How exciting. Along with Saints’ games and pumpkin spice, art is in the air.

Trinitas installation at Bryan Gallery, Coastal Carolina University

The summer heat didn’t keep art away though. We simply headed to the cooler climes of Coastal Carolina University’s Rebecca Bryan Gallery to present VESTIGES/trinitas marking the sixth anniversary of the levee breaches in the wake of Hurricane Katrina.

Detail Trinitas Installation

Image/Text was on view at The Carroll Gallery of Tulane University’s Newcomb Art Department gathering those of us long fascinated by ways that we may wed image and text.

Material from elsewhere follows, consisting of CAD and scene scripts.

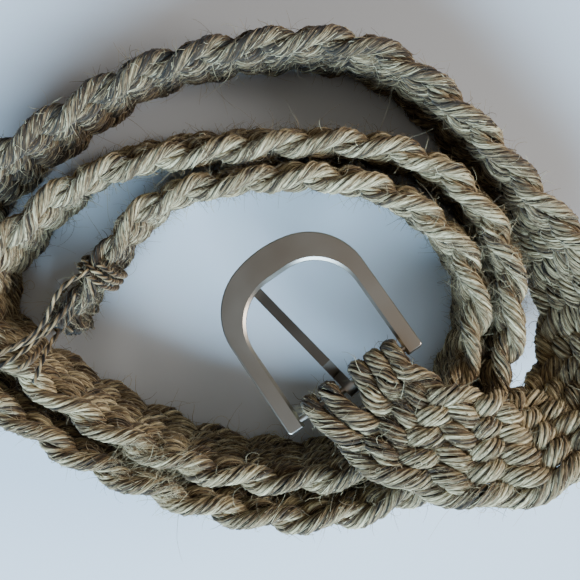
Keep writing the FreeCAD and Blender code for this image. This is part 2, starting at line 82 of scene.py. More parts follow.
# The same points as the CAD route: x, y, z and the lean in degrees. A lean of 0 stands the strap
# on its edge, 90 lays it flat, and a plus sign tips its top edge outwards.
ROUTE = [
    (0.0249, -0.0336, 0.0376, 90), (0.031, -0.0405, 0.041, 82), (0.042, -0.048, 0.0439, 85),
    (0.056, -0.053, 0.0443, 88), (0.069, -0.0545, 0.0449, 78), (0.08, -0.053, 0.043, 67),
    (0.0905, -0.048, 0.0375, 57), (0.099, -0.0395, 0.0308, 49), (0.103, -0.0265, 0.0245, 43),
    (0.103, -0.0125, 0.0208, 37), (0.1, 0.0005, 0.0194, 30), (0.093, 0.011, 0.0188, 22),
    (0.0805, 0.0272, 0.0185, 14), (0.0655, 0.047, 0.0185, 9), (0.052, 0.0615, 0.0185, 7),
    (0.036, 0.0732, 0.0185, 5), (0.021, 0.0772, 0.0185, 3), (0.005, 0.0775, 0.0185, 2),
    (-0.011, 0.0759, 0.0185, 1), (-0.0285, 0.0728, 0.0185, 0), (-0.0463, 0.0675, 0.0185, 0),
    (-0.063, 0.056, 0.0185, 5), (-0.0785, 0.0455, 0.0185, 8), (-0.092, 0.0355, 0.0185, 10),
    (-0.104, 0.022, 0.0185, 12), (-0.11, 0.0055, 0.0185, 12), (-0.1105, -0.0105, 0.0185, 12),
    (-0.1045, -0.0245, 0.0185, 12), (-0.0925, -0.036, 0.0185, 13), (-0.0775, -0.045, 0.0185, 14),
    (-0.0635, -0.0545, 0.0185, 14), (-0.0478, -0.0613, 0.0185, 14), (-0.032, -0.0677, 0.0185, 14),
    (-0.015, -0.0725, 0.0185, 14), (0.002, -0.075, 0.0185, 13), (0.0175, -0.0752, 0.0185, 12),
    (0.0325, -0.072, 0.0185, 11), (0.045, -0.067, 0.0185, 10), (0.0545, -0.061, 0.0185, 9),
    (0.062, -0.052, 0.0185, 8), (0.068, -0.041, 0.0185, 6), (0.0738, -0.0285, 0.0185, 4),
    (0.0774, -0.0135, 0.0185, 2), (0.0776, 0, 0.0185, 1), (0.0747, 0.011, 0.0185, 1),
    (0.0676, 0.0238, 0.0185, 0), (0.0567, 0.0353, 0.0185, 0), (0.042, 0.0422, 0.0185, 0),
    (0.023, 0.0457, 0.0185, -4), (0.005, 0.0464, 0.0185, -8), (-0.0115, 0.0451, 0.0185, -11),
    (-0.0275, 0.0439, 0.0185, -13), (-0.044, 0.0415, 0.0185, -12), (-0.06, 0.036, 0.0185, -8),
    (-0.072, 0.0275, 0.0185, -2), (-0.083, 0.017, 0.0185, 2), (-0.092, 0.006, 0.0185, 4),
    (-0.0965, -0.0055, 0.0185, 5), (-0.0935, -0.016, 0.0185, 7), (-0.0845, -0.0255, 0.0185, 9),
    (-0.0745, -0.0325, 0.0185, 12), (-0.064, -0.0395, 0.0185, 13), (-0.0506, -0.0475, 0.0185, 14),
    (-0.0366, -0.054, 0.0185, 14), (-0.0215, -0.0593, 0.0185, 14), (-0.007, -0.062, 0.0185, 13),
    (0.008, -0.063, 0.0185, 12), (0.022, -0.0619, 0.0185, 10), (0.0335, -0.0583, 0.0185, 9),
    (0.043, -0.053, 0.0185, 7), (0.051, -0.0457, 0.0185, 5), (0.058, -0.0362, 0.0185, 3),
    (0.0636, -0.0242, 0.0185, 1), (0.0666, -0.0115, 0.0185, 0), (0.0658, 0.0005, 0.0185, -1),
    (0.0613, 0.0108, 0.0185, -2), (0.0525, 0.0205, 0.0185, -4), (0.0395, 0.0293, 0.0185, -6),
    (0.0235, 0.0347, 0.0185, -8), (0.005, 0.0357, 0.0185, -8), (-0.0115, 0.0337, 0.0185, -8),
    (-0.0272, 0.0311, 0.0185, -6), (-0.0395, 0.0263, 0.0185, -2), (-0.0475, 0.0185, 0.0185, 2),
    (-0.0535, 0.01, 0.018, 2), (-0.0597, 0.001, 0.0175, 0), (-0.066, -0.009, 0.0169, 0),
    (-0.0725, -0.0175, 0.0156, 0),
]
STRAP_HALF_WIDTH = 0.0185

# The plait, the same as in the CAD model: the ropes' halves are its strands.
ROPE_COUNT = 5
STRAND_COUNT = 2 * ROPE_COUNT
STATIONS_PER_PITCH = 2 * STRAND_COUNT
PLAIT_PITCH = 0.195
PLAIT_REACH = 0.0173
PLAIT_DEPTH = 0.0046
EDGE_DEPTH = 0.8
TIP_REACH = 0.014
TIP_TAPER_START = 0.075
TIP_TAPER_END = 0.030

# The upper half of each rope's fold round the heel bar: distance towards the strap, and height.
HEEL_BAR = np.array([0.0249, -0.0336, 0.0373])
BOW_HEADING = math.radians(124.6)
BAR_PLACES = [-0.0164, -0.0104, -0.0042, 0.0074, 0.0146]
FOLD = [(-0.0036, 0.0032), (0.0026, 0.0039)]


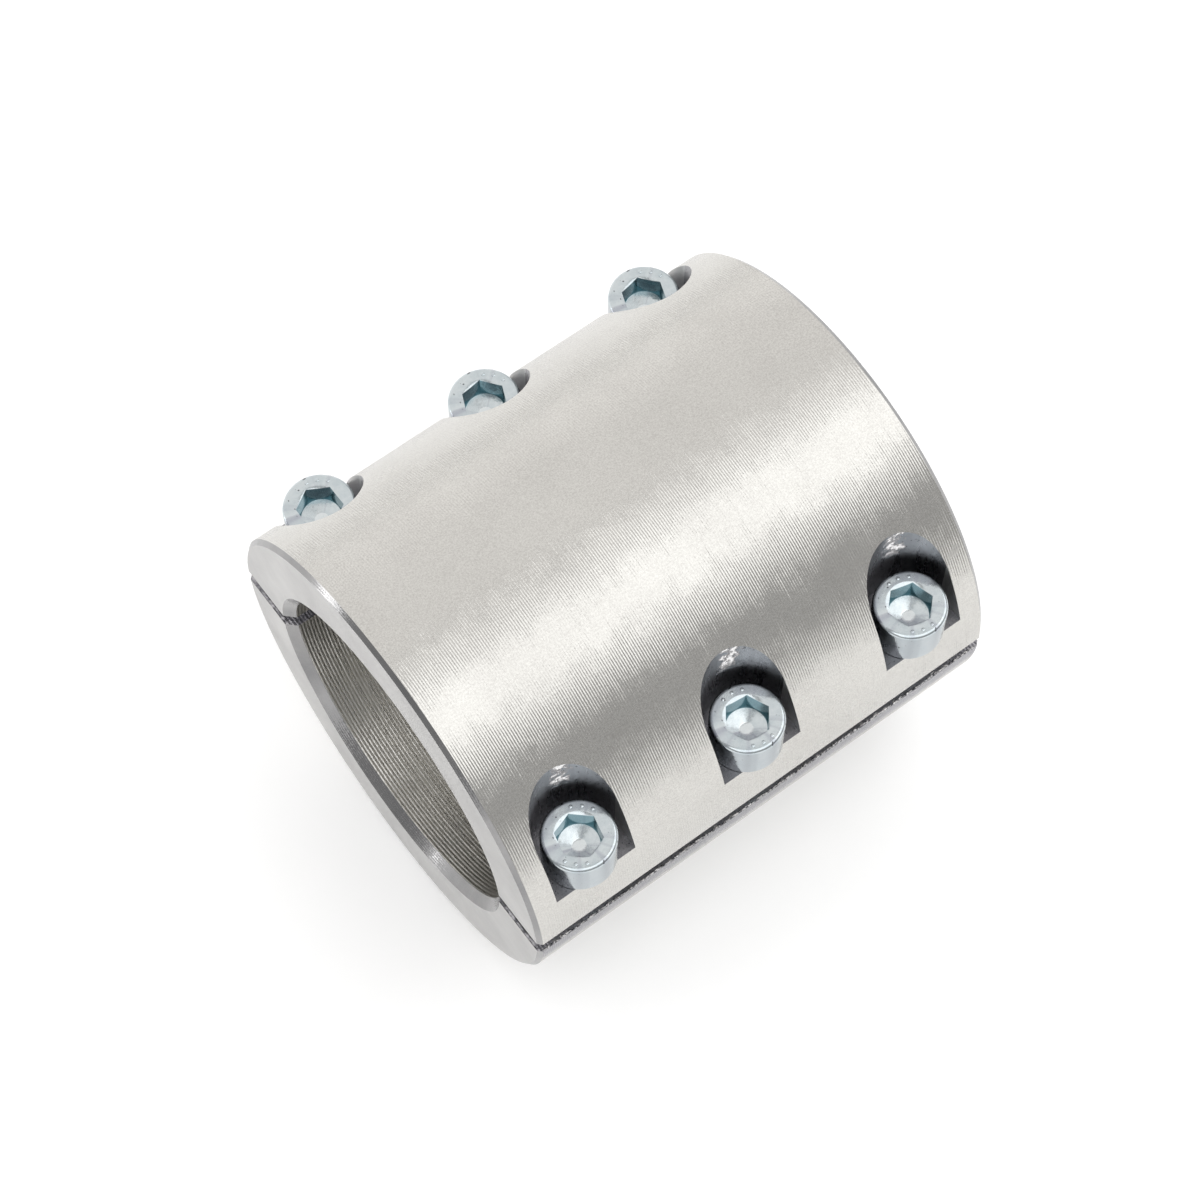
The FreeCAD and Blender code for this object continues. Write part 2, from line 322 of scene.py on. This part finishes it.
def bored_inside():
    """Coarser grooves of the boring bar inside the bore."""
    s = Shader("bored_inside")
    here = s.here()
    x = s.parts(here)["X"]
    cut = s.product(wave(s, x, BORE_FEED), depth_by_turn(s, x, 700.0, 0.4, 1.6))
    lean = s.total(s.product(cut, 0.16), s.product(s.grain(here, 1500.0), 0.06))
    return s.finish(
        Base_Color=s.tint(s.noise(here, 50.0, 4.0), ALUMINIUM, ALUMINIUM_DARK),
        Metallic=1.0,
        Roughness=depth_by_turn(s, x, 700.0, 0.22, 0.36),
        Normal=s.tilt((1.0, 0.0, 0.0), lean),
    )


def milled_slot():
    """Walls and seats of the slots: smooth, with painted shade that deepens towards the bottom, and a tear where
    the cutter went in, with a painted highlight on each tear.
    """
    s = Shader("milled_slot")
    here = s.here()
    axes = s.parts(here)
    x, y, z = axes["X"], axes["Y"], axes["Z"]
    streak = s.grain(s.xyz(X=s.product(x, 600.0), Y=s.product(y, 600.0), Z=s.product(z, 60.0)), 1.0)
    # The cutter tore the wall on its way in, high up on each closed end: the tear leans and is rough, and its
    # bright colour is a painted highlight
    facing = s.parts(s.node("TexCoord").outputs["Normal"])
    inwards = s.product(facing["Y"], s.math("SIGN", y))
    spot = s.math("SUBTRACT", s.product(inwards, 0.975), s.product(facing["X"], 0.22))
    ragged = s.total(spot, s.product(s.noise(here, 420.0, 3.0, 0.7), 0.20))
    tear_and_highlight = s.product(
        s.spread(ragged, 1.08, 1.11, 0.0, 1.0),
        s.spread(z, TEAR_HIGHLIGHT_FROM, TEAR_HIGHLIGHT_FULL, 0.0, 1.0),
    )
    rough = s.product(s.grain(here, 1100.0, 3.0, 0.7), s.total(s.product(tear_and_highlight, 0.3), 0.022))
    lift = s.total(s.product(tear_and_highlight, 2.1), s.product(rough, 2.0))
    lean = s.vector(
        "ADD",
        s.scaled((0.7, 0.7, 0.0), s.total(s.product(streak, 0.05), rough)),
        s.scaled((0.0, 0.0, 1.0), lift),
    )
    # Painted shade: the walls and seats get a dark colour, darkest low down in the slot
    upper = s.spread(z, SLOT_SHADE_DEEPEST, SLOT_SHADE_LEAST, 0.0, 1.0)
    shaded_wall = s.tint(upper, (0.23, 0.227, 0.24), (0.37, 0.365, 0.385))
    # The tear's bright colour is a painted highlight
    wall = s.tint(tear_and_highlight, shaded_wall, (0.76, 0.755, 0.755))
    # Painted shade in small pits
    shaded_pits = s.spread(s.noise(here, 1500.0, 2.0), 0.64, 0.70, 0.0, 1.0)
    return s.finish(
        Base_Color=s.tint(shaded_pits, wall, PIT_SHADE),
        Metallic=1.0,
        Roughness=s.spread(streak, -1.0, 1.0, 0.24, 0.34),
        Normal=s.tilt(lean, 1.0),
    )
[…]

And now, Prospect.2 Biennial will be on view October 20, 2011 – January 29. 2012. I’ve joined with my studio partner, Jana Napoli, again to present a satellite offering, but this time the art is on the facade of our studio building, Borenstein Galleries at 511 Royal Street in the French Quarter, just down the block from the official P.2 Historic New Orleans Collection venue. That means, 24 hour visitation though evening viewing is recommended. My work Imprint: A Call to Disarm, a site-specific installation for the building’s vestibule, springs from the act of daily collecting, in this case a multitude of obituaries of New Orleans gunshot victims, from the days when they put it as a cause of death in the newspaper. It is a public call to acknowledge this senseless loss of lives and to end the violence. Jana’s installation deals with Floodwall, comprised of hundreds of drawers put out for trash that she collected immediately after the Post-Katrina floods from neighborhoods all over New Orleans and assembled into a Maya Lin-like memorial, which has been exhibited internationally and will be burned at the bonfire on the Algiers Levee at 8 p.m. on the evening of December 3.

Mark your calendars to open the new year with RAW curated by Sharon Jacques and Luis Cruz Azaceta at Homespace Gallery in the St. Claude Arts District. SCAD openings are always the second Saturdays of each month.